■ **YOUR OBJECTIVE**
Using the material below, print the line that contains "cover_o_ring();", the line that contains "depsgraph = bpy.context.evaluated_depsgraph_get()", and every line in between, exactly and nothing else.
◇ ◇ ◇ ◇ ◇
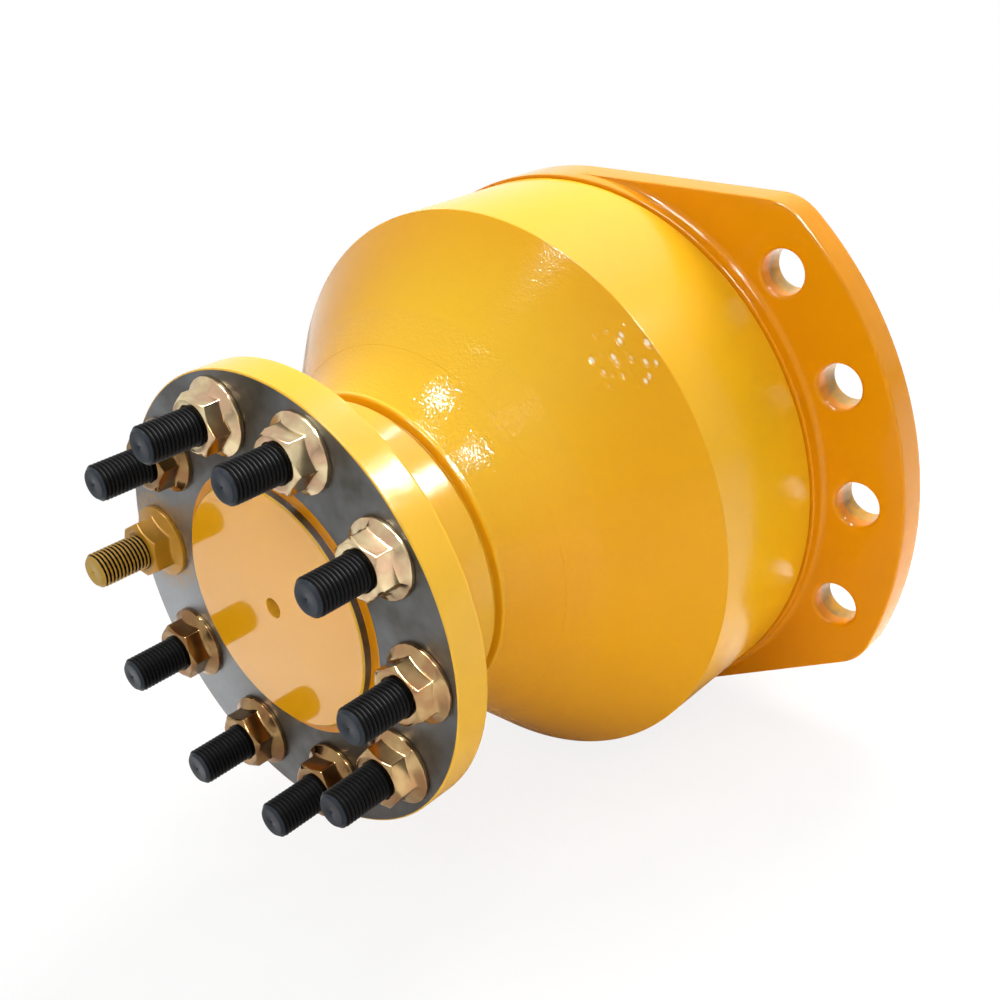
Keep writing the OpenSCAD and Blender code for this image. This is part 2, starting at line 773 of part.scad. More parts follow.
module distributor() {
    color(bronze) lay_down() difference() {
        turned([
            [distributor_bore_r, land_z0[2]], [land_r[2] - spigot_gap, land_z0[2]],
            [land_r[2] - spigot_gap, land_z1[2]], [land_r[1] - neck_drop[1], land_z1[2]],
            [land_r[1] - neck_drop[1], land_z0[1]], [land_r[1] - spigot_gap, land_z0[1]],
            [land_r[1] - spigot_gap, land_z1[1]], [land_r[0] - neck_drop[0], land_z1[1]],
            [land_r[0] - neck_drop[0], land_z0[0]], [land_r[0] - spigot_gap, land_z0[0]],
            [land_r[0] - spigot_gap, land_z1[0]], [distributor_r, land_z1[0]],
            [distributor_r, block_z0 - face_gap], [distributor_bore_r, block_z0 - face_gap]
        ]);
        for (i = [0 : 2]) at_seal_ring(i)
            tube_between(land_r[i] + cut, land_r[i] - seal_ring_depth, 0, seal_ring_w);
        around(lobe_count, feed_circle_r) drill(face_feed_r, land_z0[0] - 8, block_z0 + cut);
        for (i = [0 : lobe_count - 1]) rotate((i + 0.5) * 360 / lobe_count) {
            translate([feed_circle_r, 0, 0]) drill(face_feed_r, cross_slot_z, block_z0 + cut);
            translate([deep_feed_circle_r, -deep_feed_r, cross_slot_z])
                cube([feed_circle_r - deep_feed_circle_r, 2 * deep_feed_r, -cross_slot_z - 3]);
            translate([deep_feed_circle_r, 0, 0]) drill(deep_feed_r, land_z0[1] - 12, -3);
            radial_drill(deep_feed_r, land_z0[1] - 7, deep_feed_circle_r, land_r[0]);
        }
        around(lobe_count, spring_circle_r, 0)
            drill(spring_pocket_r, land_z0[2] - cut, land_z0[2] + spring_pocket_depth);
        rotate(pin_turn) translate([spring_circle_r, 0, 0])
            drill(pin_r, land_z0[2] - cut, land_z0[2] + pin_bite);
    }
}

module at_seal_ring(i) {
    translate([0, 0, (land_z0[i] + land_z1[i]) / 2 - seal_ring_w / 2]) children();
}

module distributor_rings() {
    color(rubber) lay_down() for (i = [0 : 2]) at_seal_ring(i)
        tube_between(land_r[i], land_r[i] - seal_ring_depth, 0, seal_ring_w);
}

// Coil springs behind the distributor. Each is a round wire swept along a helix.
spring_wire_r = 0.9;
spring_play = 0.6;
spring_coil_r = spring_pocket_r - spring_wire_r - spring_play;
spring_turns = 5;
spring_steps = 10;

function ring_of(a, z, sides) = [
    for (k = [0 : sides - 1]) let (b = k * 360 / sides, r = spring_coil_r + spring_wire_r * cos(b))
        [r * cos(a), r * sin(a), z + spring_wire_r * sin(b)]
];

module spring_coil(z0, z1) {
    sides = 6;
    rings = spring_turns * spring_steps;
    rise = z1 - z0 - 2 * spring_wire_r;
    points = [
        for (i = [0 : rings])
            each ring_of(i * 360 / spring_steps, z0 + spring_wire_r + rise * i / rings, sides)
    ];
    faces = concat(
        [[for (k = [0 : sides - 1]) k]],
        [for (i = [0 : rings - 1]) for (k = [0 : sides - 1])
            let (a = i * sides + k, b = i * sides + (k + 1) % sides)
                each [[a, a + sides, b], [b, a + sides, b + sides]]],
        [[for (k = [sides - 1 : -1 : 0]) rings * sides + k]]
    );
    polyhedron(points = points, faces = faces);
}

module distributor_springs() {
    color(ground_steel) lay_down() around(lobe_count, spring_circle_r, 0)
        spring_coil(chamber_floor_z, land_z0[2] + spring_pocket_depth);
}

module distributor_pin() {
    color(ground_steel) lay_down() rotate(pin_turn) translate([spring_circle_r, 0, 0])
        drill(pin_r, chamber_floor_z - pin_seat, land_z0[2] + pin_bite);
}

// Rear cover: flange and spigot behind the plate, barrel around the distributor, ports
module distribution_cover() {
    barrel_r = barrel_d / 2;
    color(painted) lay_down() difference() {
        union() {
            turned([
                [0, cover_end_z], [barrel_r - 2, cover_end_z], [barrel_r, cover_end_z + 2],
                [barrel_r, -cover_flange_t - 6], [barrel_r + 6, -cover_flange_t],
                [cover_flange_r - edge_break, -cover_flange_t],
                [cover_flange_r, -cover_flange_t + edge_break],
                [cover_flange_r, cover_seat], [cam_ring_r - spigot_gap, cover_seat],
                [cam_ring_r - spigot_gap, cover_spigot], [cam_max_r - stroke, cover_spigot],
                [cam_max_r - stroke, -1], [0, -1]
            ]);
            for (i = [0, 1]) rotate(port_angles[i])
                radial_drill(port_boss_r, port_z[i], barrel_r - 12, port_boss_reach);
        }
        drill(distributor_r + spigot_gap, land_z1[0] - spigot_gap, cut);
        drill(land_r[0], land_z1[1], 0);
        drill(land_r[1], land_z1[2], 0);
        drill(land_r[2], chamber_floor_z, 0);
        for (i = [0, 1]) rotate(port_angles[i]) {
            radial_drill(work_port_r, port_z[i], port_boss_reach - port_depth, port_boss_reach + cut);
            radial_drill(port_feed_r, port_z[i], land_r[i] - 4, port_boss_reach);
        }
        for (a = [drain_angle, plug_angle]) rotate(a) translate([drain_circle_r, 0, 0]) {
            drill(drain_r, cover_end_z - cut, cover_end_z + drain_depth);
            drill(drain_feed_r, cover_end_z, cut);
        }
        rotate(pin_turn) translate([spring_circle_r, 0, 0])
            drill(pin_r, chamber_floor_z - pin_seat, chamber_floor_z + cut);
        at_dowels() drill(dowel_r, cam_z0 - dowel_depth, cam_z0 + cut);
        around(screw_count, screw_circle_r, 180 / screw_count) {
            drill(screw_hole_r, -cover_flange_t - cut, cut);
            drill(screw_head_r + 0.5, -cover_flange_t - cut, -cover_flange_t + screw_sunk);
        }
    }
}

module cover_screws() {
    head_z = -cover_flange_t + screw_sunk;
    color(black_oxide) lay_down() around(screw_count, screw_circle_r, 180 / screw_count) difference() {
        union() {
            drill(screw_head_r, head_z - screw_d, head_z);
            drill(screw_r, head_z - 1, seam_z + screw_bite);
        }
        translate([0, 0, head_z - screw_d - cut]) cylinder(r = screw_d * 0.48, h = screw_d / 2 + cut, $fn = 6);
    }
}

module o_ring(z) {
    rotate_extrude() translate([cam_ring_r + o_ring_room / 2, z + o_ring_depth / 2]) circle(r = o_ring_r, $fn = 24);
}

module cover_o_ring() {
    color(rubber) lay_down() o_ring(cover_seat);
}

module housing_o_ring() {
    color(rubber) lay_down() o_ring(seam_z);
}

plug_washer_t = 1.5;
plug_head_r = drain_r + 4;

module drain_plug() {
    head_t = 5;
    color(bare_steel) lay_down() rotate(plug_angle) translate([drain_circle_r, 0, cover_end_z]) difference() {
        turned([
            [0, -plug_washer_t - head_t], [plug_head_r - 1, -plug_washer_t - head_t],
            [plug_head_r, -plug_washer_t - head_t + 1], [plug_head_r, -plug_washer_t],
            [drain_r, -plug_washer_t], [drain_r, drain_depth - 3], [0, drain_depth - 3]
        ]);
        translate([0, 0, -plug_washer_t - head_t - cut]) cylinder(r = 5.8, h = 8 + cut, $fn = 6);
    }
}

module drain_plug_washer() {
    color("#b87a4b") lay_down() rotate(plug_angle) translate([drain_circle_r, 0, 0])
        tube_between(plug_head_r - 0.5, drain_r, cover_end_z - plug_washer_t, cover_end_z);
}

wheel_shaft();
wheel_studs();
wheel_nuts();
bearing_housing();
mounting_plate();
seal_case();
seal_lip();
seal_spring();
front_bearing_cup();
front_bearing_cone();
front_bearing_rollers();
front_bearing_cage();
rear_bearing_cup();
rear_bearing_cone();
rear_bearing_rollers();
rear_bearing_cage();
bearing_tab_washer();
bearing_nut();
cylinder_block();
block_circlip();
cam_ring();
cam_dowels();
distributor();
distributor_rings();
distributor_springs();
distributor_pin();
distribution_cover();
cover_screws();
cover_o_ring();
housing_o_ring();
drain_plug();
drain_plug_washer();
piston(1);  // piston_1
piston(2);  // piston_2
piston(3);  // piston_3
piston(4);  // piston_4
piston(5);  // piston_5
piston(6);  // piston_6
piston(7);  // piston_7
piston(8);  // piston_8
piston_ring(1);  // piston_ring_1
piston_ring(2);  // piston_ring_2
piston_ring(3);  // piston_ring_3
piston_ring(4);  // piston_ring_4
piston_ring(5);  // piston_ring_5
piston_ring(6);  // piston_ring_6
piston_ring(7);  // piston_ring_7
piston_ring(8);  // piston_ring_8
piston_roller(1);  // piston_roller_1
piston_roller(2);  // piston_roller_2
piston_roller(3);  // piston_roller_3
piston_roller(4);  // piston_roller_4
piston_roller(5);  // piston_roller_5
piston_roller(6);  // piston_roller_6
piston_roller(7);  // piston_roller_7
piston_roller(8);  // piston_roller_8
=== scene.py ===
"""Looks of a radial piston hydraulic wheel motor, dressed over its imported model.

Distances along the shaft are counted from the rear face of the mounting plate towards the wheel
flange. That direction is -Y, so a point at radius r and distance h lies at (r cos a, -h, r sin a).
"""

import json
import math

import bmesh
import bpy
import numpy as np
from bpy.props import FloatProperty, FloatVectorProperty, IntProperty, PointerProperty
from mathutils import Matrix, Vector
from mathutils.geometry import delaunay_2d_cdt


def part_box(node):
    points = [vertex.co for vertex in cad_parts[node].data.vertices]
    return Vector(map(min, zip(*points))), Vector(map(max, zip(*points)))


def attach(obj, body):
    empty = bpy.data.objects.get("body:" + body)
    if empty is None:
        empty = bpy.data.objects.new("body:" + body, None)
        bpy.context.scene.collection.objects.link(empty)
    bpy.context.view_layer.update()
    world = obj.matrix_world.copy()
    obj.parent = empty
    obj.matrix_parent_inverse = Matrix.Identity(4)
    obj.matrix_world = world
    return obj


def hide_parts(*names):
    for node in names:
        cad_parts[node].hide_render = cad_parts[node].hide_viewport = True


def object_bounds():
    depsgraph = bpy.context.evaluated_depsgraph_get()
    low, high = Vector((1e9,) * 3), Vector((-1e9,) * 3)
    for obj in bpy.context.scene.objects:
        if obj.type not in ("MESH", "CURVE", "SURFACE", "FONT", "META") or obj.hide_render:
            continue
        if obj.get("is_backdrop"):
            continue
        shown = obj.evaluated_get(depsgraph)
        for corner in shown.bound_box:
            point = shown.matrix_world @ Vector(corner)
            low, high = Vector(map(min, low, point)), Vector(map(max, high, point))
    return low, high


bl_info = {
    "name": "Radial piston wheel motor",
    "version": (1, 0, 0),
    "blender": (4, 5, 0),
    "location": "View3D > Sidebar > Motor",
    "description": "Dresses the packed model of a radial piston hydraulic motor",
    "category": "Object",
}

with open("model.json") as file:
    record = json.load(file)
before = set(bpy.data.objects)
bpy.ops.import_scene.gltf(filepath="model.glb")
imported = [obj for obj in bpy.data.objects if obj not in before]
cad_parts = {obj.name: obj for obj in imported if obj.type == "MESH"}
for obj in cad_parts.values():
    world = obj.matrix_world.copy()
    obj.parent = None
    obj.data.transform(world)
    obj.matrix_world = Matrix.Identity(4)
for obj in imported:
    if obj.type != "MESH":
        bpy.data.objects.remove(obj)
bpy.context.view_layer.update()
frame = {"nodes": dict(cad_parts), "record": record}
MM = 0.001
TURN = 2 * math.pi
MISTED = 4  # the stud and nut that were sprayed along with the flange, counted from 0


def reach(node, axis=0):
    """Outer radius of a round node, from its box."""
    low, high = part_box(node)
    return (high[axis] - low[axis]) / 2


def front(node):
    """Distance along the shaft of a node's end towards the wheel."""
    return -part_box(node)[0][1]


def linear(code, alpha=1.0):
    """sRGB hex colour as linear values with alpha."""
    parts = [int(code[i : i + 2], 16) / 255 for i in (0, 2, 4)]
    return [c / 12.92 if c <= 0.04045 else ((c + 0.055) / 1.055) ** 2.4 for c in parts] + [alpha]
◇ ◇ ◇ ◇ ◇
■ **REPLY TO THE EXERCISE**
cover_o_ring();
housing_o_ring();
drain_plug();
drain_plug_washer();
piston(1);  // piston_1
piston(2);  // piston_2
piston(3);  // piston_3
piston(4);  // piston_4
piston(5);  // piston_5
piston(6);  // piston_6
piston(7);  // piston_7
piston(8);  // piston_8
piston_ring(1);  // piston_ring_1
piston_ring(2);  // piston_ring_2
piston_ring(3);  // piston_ring_3
piston_ring(4);  // piston_ring_4
piston_ring(5);  // piston_ring_5
piston_ring(6);  // piston_ring_6
piston_ring(7);  // piston_ring_7
piston_ring(8);  // piston_ring_8
piston_roller(1);  // piston_roller_1
piston_roller(2);  // piston_roller_2
piston_roller(3);  // piston_roller_3
piston_roller(4);  // piston_roller_4
piston_roller(5);  // piston_roller_5
piston_roller(6);  // piston_roller_6
piston_roller(7);  // piston_roller_7
piston_roller(8);  // piston_roller_8
=== scene.py ===
"""Looks of a radial piston hydraulic wheel motor, dressed over its imported model.

Distances along the shaft are counted from the rear face of the mounting plate towards the wheel
flange. That direction is -Y, so a point at radius r and distance h lies at (r cos a, -h, r sin a).
"""

import json
import math

import bmesh
import bpy
import numpy as np
from bpy.props import FloatProperty, FloatVectorProperty, IntProperty, PointerProperty
from mathutils import Matrix, Vector
from mathutils.geometry import delaunay_2d_cdt


def part_box(node):
    points = [vertex.co for vertex in cad_parts[node].data.vertices]
    return Vector(map(min, zip(*points))), Vector(map(max, zip(*points)))


def attach(obj, body):
    empty = bpy.data.objects.get("body:" + body)
    if empty is None:
        empty = bpy.data.objects.new("body:" + body, None)
        bpy.context.scene.collection.objects.link(empty)
    bpy.context.view_layer.update()
    world = obj.matrix_world.copy()
    obj.parent = empty
    obj.matrix_parent_inverse = Matrix.Identity(4)
    obj.matrix_world = world
    return obj


def hide_parts(*names):
    for node in names:
        cad_parts[node].hide_render = cad_parts[node].hide_viewport = True


def object_bounds():
    depsgraph = bpy.context.evaluated_depsgraph_get()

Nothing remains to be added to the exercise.